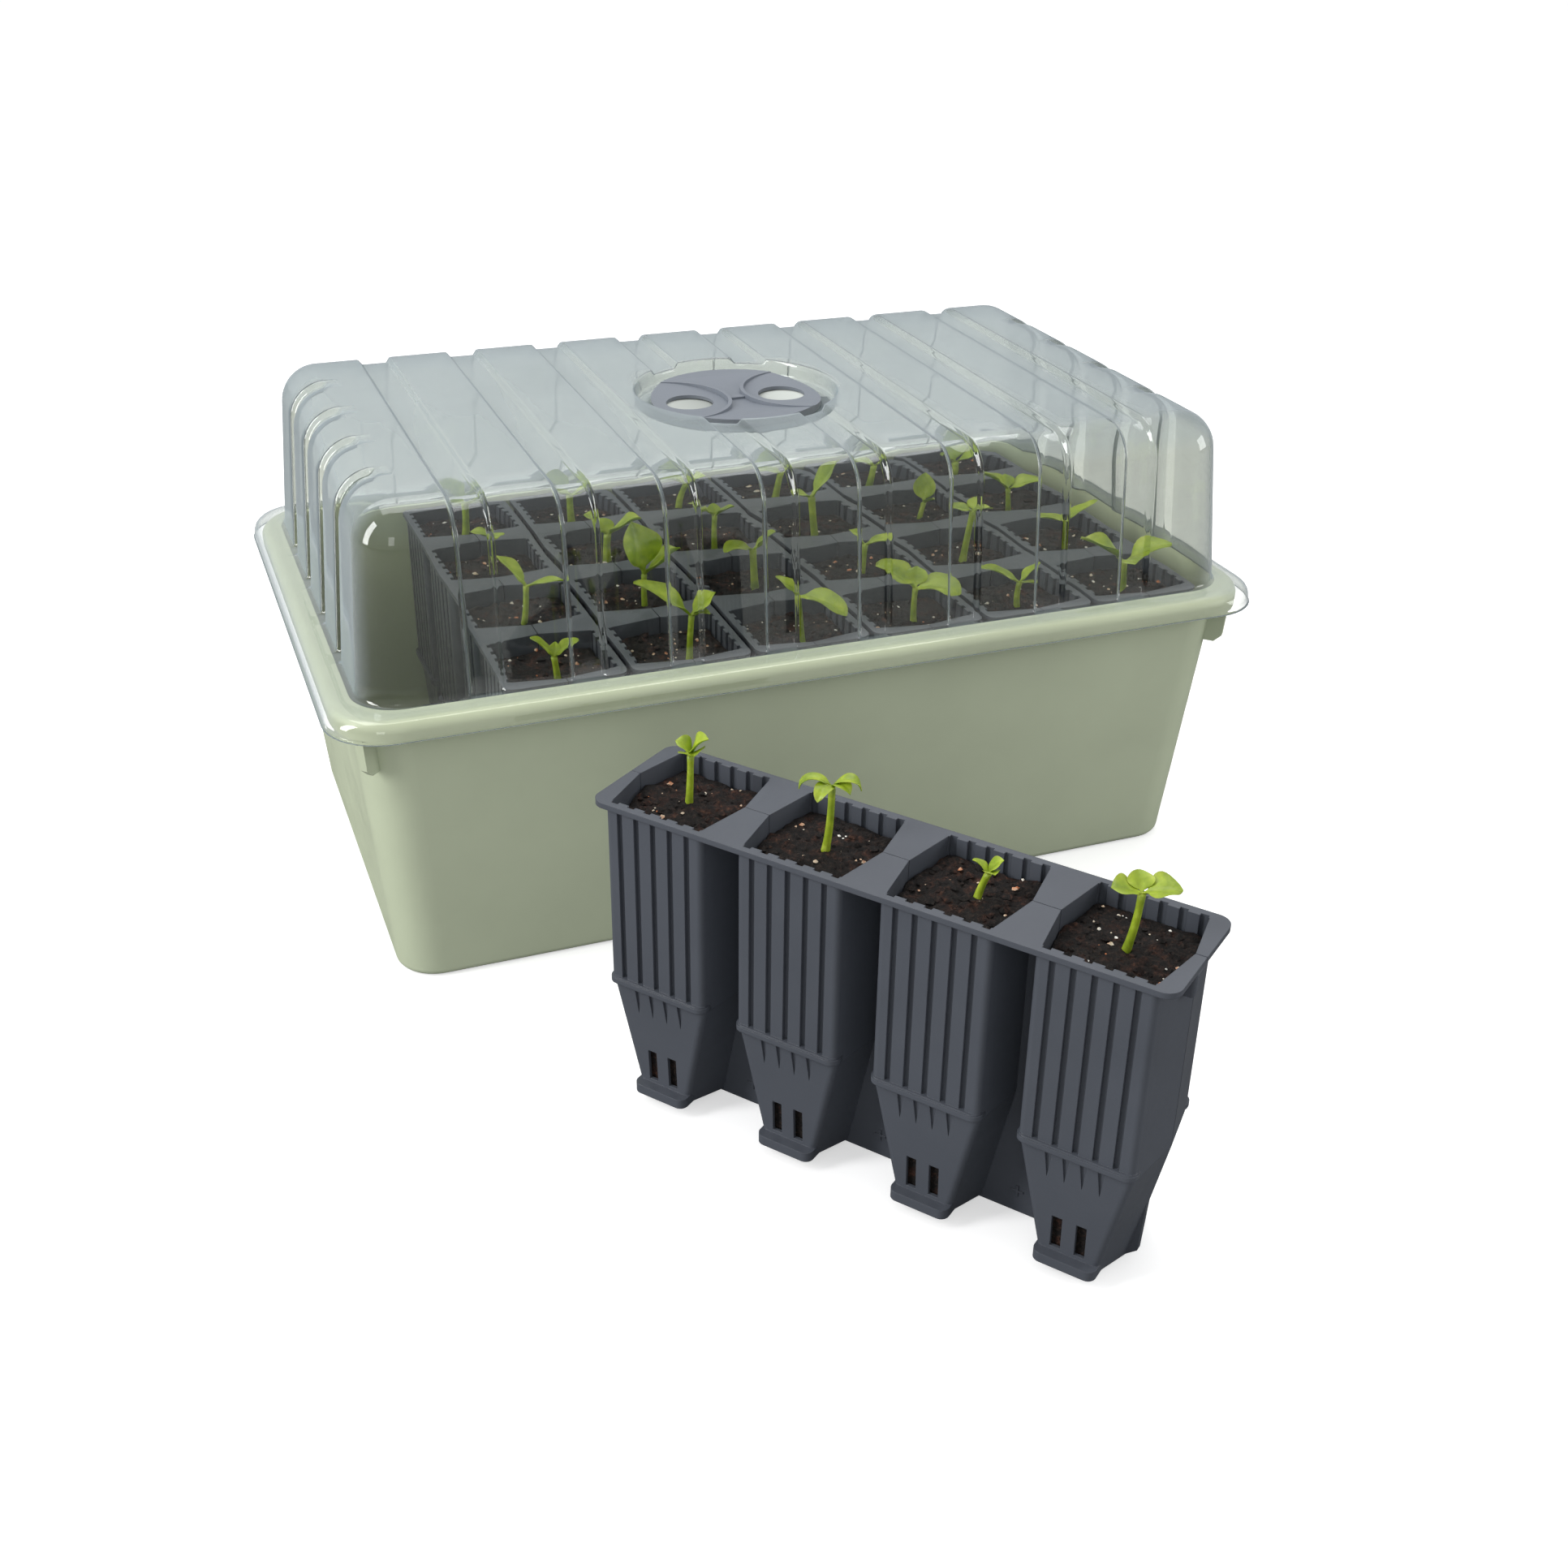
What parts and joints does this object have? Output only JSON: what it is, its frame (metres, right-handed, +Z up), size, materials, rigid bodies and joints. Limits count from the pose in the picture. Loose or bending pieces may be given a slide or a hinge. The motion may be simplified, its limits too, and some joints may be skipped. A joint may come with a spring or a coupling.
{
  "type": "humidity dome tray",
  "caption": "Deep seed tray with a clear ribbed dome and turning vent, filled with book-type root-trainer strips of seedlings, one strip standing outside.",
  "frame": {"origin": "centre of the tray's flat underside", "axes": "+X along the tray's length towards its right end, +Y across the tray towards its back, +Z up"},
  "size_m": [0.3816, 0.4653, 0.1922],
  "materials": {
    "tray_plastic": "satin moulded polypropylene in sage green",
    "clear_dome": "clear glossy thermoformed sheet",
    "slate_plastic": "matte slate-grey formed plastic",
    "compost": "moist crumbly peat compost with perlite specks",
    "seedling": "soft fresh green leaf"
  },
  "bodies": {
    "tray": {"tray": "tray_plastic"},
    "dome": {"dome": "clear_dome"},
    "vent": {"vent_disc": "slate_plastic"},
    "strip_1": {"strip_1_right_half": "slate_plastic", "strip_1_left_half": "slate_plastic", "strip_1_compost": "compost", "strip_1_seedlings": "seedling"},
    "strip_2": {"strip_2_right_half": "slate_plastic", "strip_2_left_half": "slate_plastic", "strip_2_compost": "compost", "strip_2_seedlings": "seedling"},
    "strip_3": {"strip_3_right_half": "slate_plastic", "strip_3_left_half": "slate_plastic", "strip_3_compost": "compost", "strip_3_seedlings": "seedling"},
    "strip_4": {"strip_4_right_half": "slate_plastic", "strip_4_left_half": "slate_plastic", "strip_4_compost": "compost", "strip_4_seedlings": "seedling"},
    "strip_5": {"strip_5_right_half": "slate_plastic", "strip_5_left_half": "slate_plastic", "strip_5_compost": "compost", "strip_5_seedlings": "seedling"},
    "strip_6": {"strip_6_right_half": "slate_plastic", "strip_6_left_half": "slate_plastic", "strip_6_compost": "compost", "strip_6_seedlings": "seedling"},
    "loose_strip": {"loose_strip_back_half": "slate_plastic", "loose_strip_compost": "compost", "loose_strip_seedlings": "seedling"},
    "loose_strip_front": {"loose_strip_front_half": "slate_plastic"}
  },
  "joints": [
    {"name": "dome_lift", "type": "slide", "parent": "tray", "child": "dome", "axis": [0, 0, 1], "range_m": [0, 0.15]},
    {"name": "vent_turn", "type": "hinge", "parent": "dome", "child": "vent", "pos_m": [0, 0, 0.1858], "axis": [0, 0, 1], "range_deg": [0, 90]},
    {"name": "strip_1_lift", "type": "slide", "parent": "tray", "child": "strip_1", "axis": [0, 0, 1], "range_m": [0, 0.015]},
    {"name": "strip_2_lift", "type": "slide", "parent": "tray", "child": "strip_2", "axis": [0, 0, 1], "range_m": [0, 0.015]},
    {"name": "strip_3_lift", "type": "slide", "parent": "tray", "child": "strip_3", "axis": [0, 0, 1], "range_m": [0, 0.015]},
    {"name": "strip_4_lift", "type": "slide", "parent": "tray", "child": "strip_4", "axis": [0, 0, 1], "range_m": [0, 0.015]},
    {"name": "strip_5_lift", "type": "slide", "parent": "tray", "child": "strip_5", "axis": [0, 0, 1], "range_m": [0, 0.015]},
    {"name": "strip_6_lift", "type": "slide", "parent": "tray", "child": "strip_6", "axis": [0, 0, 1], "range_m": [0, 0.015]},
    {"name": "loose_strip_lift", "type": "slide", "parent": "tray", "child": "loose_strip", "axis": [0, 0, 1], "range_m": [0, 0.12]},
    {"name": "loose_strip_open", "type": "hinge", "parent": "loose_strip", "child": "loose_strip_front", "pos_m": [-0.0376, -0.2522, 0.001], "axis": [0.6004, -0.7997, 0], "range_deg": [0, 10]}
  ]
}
+===+
* **WHAT YOU SHOULD DO**: Filter the data for the string "slide" and copy every line that has it.

* **THE RESPONSE**:
What parts and joints does this object have? Output only JSON: what it is, its frame (metres, right-handed, +Z up), size, materials, rigid bodies and joints. Limits count from the pose in the picture. Loose or bending pieces may be given a slide or a hinge. The motion may be simplified, its limits too, and some joints may be skipped. A joint may come with a spring or a coupling.
    {"name": "dome_lift", "type": "slide", "parent": "tray", "child": "dome", "axis": [0, 0, 1], "range_m": [0, 0.15]},
    {"name": "strip_1_lift", "type": "slide", "parent": "tray", "child": "strip_1", "axis": [0, 0, 1], "range_m": [0, 0.015]},
    {"name": "strip_2_lift", "type": "slide", "parent": "tray", "child": "strip_2", "axis": [0, 0, 1], "range_m": [0, 0.015]},
    {"name": "strip_3_lift", "type": "slide", "parent": "tray", "child": "strip_3", "axis": [0, 0, 1], "range_m": [0, 0.015]},
    {"name": "strip_4_lift", "type": "slide", "parent": "tray", "child": "strip_4", "axis": [0, 0, 1], "range_m": [0, 0.015]},
    {"name": "strip_5_lift", "type": "slide", "parent": "tray", "child": "strip_5", "axis": [0, 0, 1], "range_m": [0, 0.015]},
    {"name": "strip_6_lift", "type": "slide", "parent": "tray", "child": "strip_6", "axis": [0, 0, 1], "range_m": [0, 0.015]},
    {"name": "loose_strip_lift", "type": "slide", "parent": "tray", "child": "loose_strip", "axis": [0, 0, 1], "range_m": [0, 0.12]},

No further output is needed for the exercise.